The committee is considering three separate bills: HB 437 would rescind same-sex marriage, HB 443 would define marriage as between one man and one woman, and HB 569, would establish domestic unions.
House Republican Leader D.J. Bettencourt asked the committee to hold the bills until next year so lawmakers can focus on fiscal issues and yesterday Rep. David Bates, who had pushed for a vote this year, agreed. “I have been assured the effort to restore traditional marriage will have the full support of House leadership when the time comes to take it up next year.” Democratic Gov.

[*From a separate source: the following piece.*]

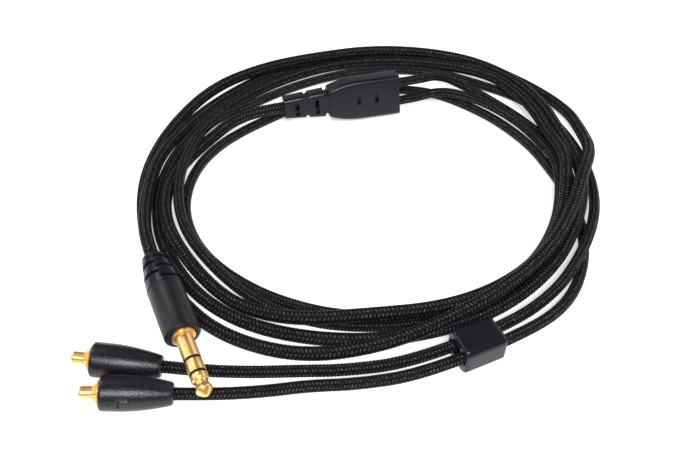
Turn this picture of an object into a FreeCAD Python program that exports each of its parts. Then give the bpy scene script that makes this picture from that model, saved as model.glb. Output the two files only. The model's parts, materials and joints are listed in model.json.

John Lynch is prepared to veto a repeal bill, but “Republicans hold supermajorities in both the House and Senate which would be enough to override a veto.”
Joe Sudbay points out:
Keep in mind that a recent University of New Hampshire poll found 62% of New Hampshire voters are opposed to repealing the marriage law. The pollster, Andrew Smith, who directs the UNH Survey Center, called that “powerful resistance.” On the other hand, 29% of voters support repeal. But, digging deeper, the polls shows that almost half of those voters are ambivalent: 13% favor of respondents favor repeal, but wouldn’t be upset if marriage is not repealed. Then, there are the five percent of NH voters who favor repeal who would be “very upset” if the marriage law is not repealed.